Which isn’t to say that you can’t be an elite tool maven too, it’s just that the conditions for success are different. You can be the only one on a team to use Eclipse. If you’re the only one on your team using Haskell, something is probably wrong.

Comments

Bob Congdon points out Lisp and Smalltalk as counterexamples to the “language developer’s dilemma”: both are powerful languages with powerful development environments.

Lisp was a powerful language first, and had a powerful environment second: it only appears to be an exception because it has been around so much longer than any other extant language and has had time to acquire both. Smalltalk, however, is a genuine exception. Smalltalk might be viewed as a step backwards in language features from Simula 67, and a simultaneous step forwards in tool support — but this is holding the language to a higher standard than any other.

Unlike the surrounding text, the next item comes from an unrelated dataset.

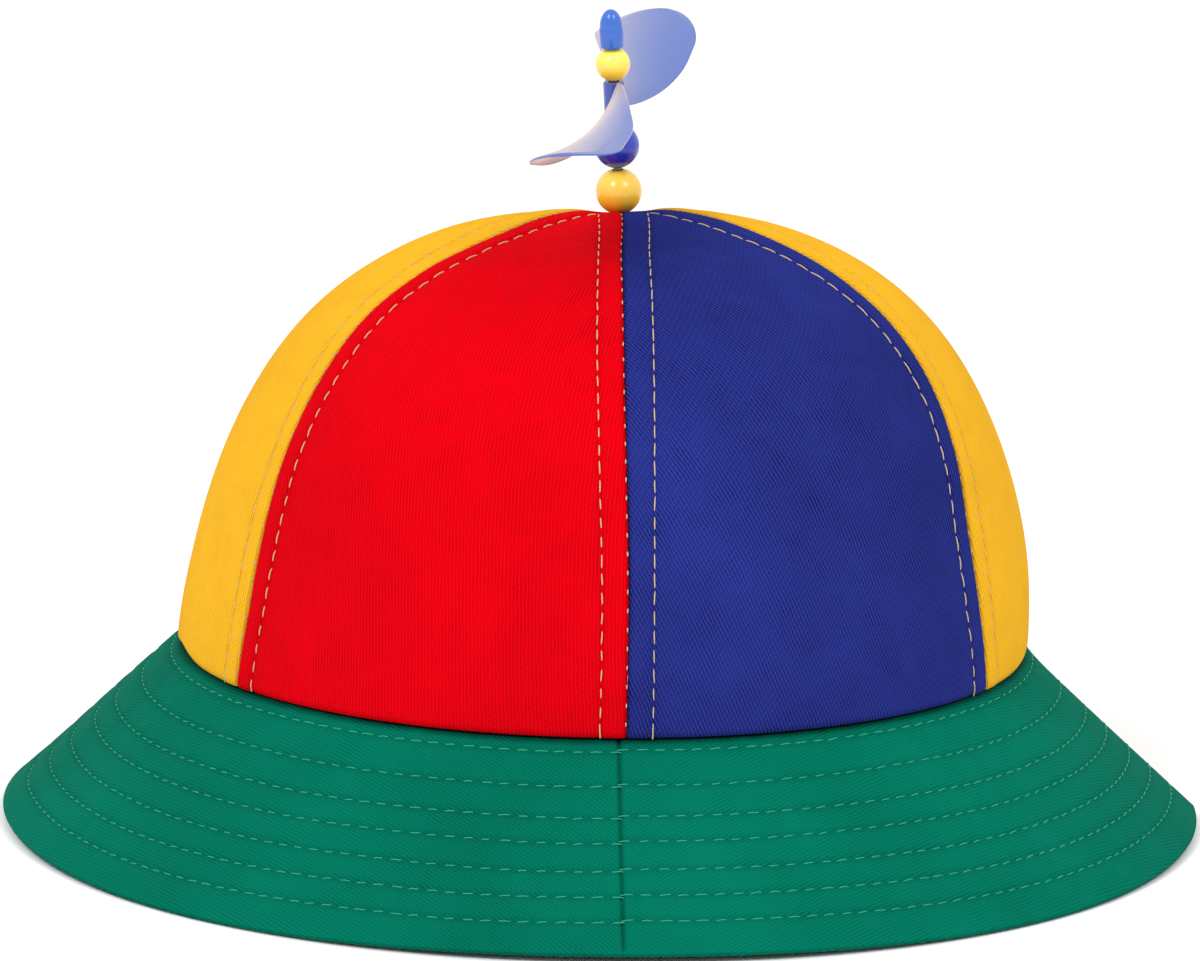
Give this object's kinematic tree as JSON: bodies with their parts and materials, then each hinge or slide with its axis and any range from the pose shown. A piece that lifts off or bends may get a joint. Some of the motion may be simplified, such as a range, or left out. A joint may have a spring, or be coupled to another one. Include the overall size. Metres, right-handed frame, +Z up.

Congdon also points out that it is possible to both a language maven and a tool maven. True in theory, just as it’s possible in principle to become both a concert pianist and mathematician, but in practice there may not be enough hours in the day to do both.

And Harry Fuecks explains some of what I was trying to say better than I did, as well as adding points of his own.

Notes

  1. A sophisticated emacs user, who uses something like psgml-mode or jde for every single language they edit, is arguably in both camps. I haven’t met many of those, though. The emacs users I know use it configure it as an HTML-editor or a TEX-editor, say, but use it as a text editor for everything else. 

  2. C#, with Visual Studio.NET, was an exception — at least, if you’re outside Microsoft. Microsoft is an exception to almost everything. 

  3. And this is why Microsoft is an exception: because its development resources are effectively unlimited.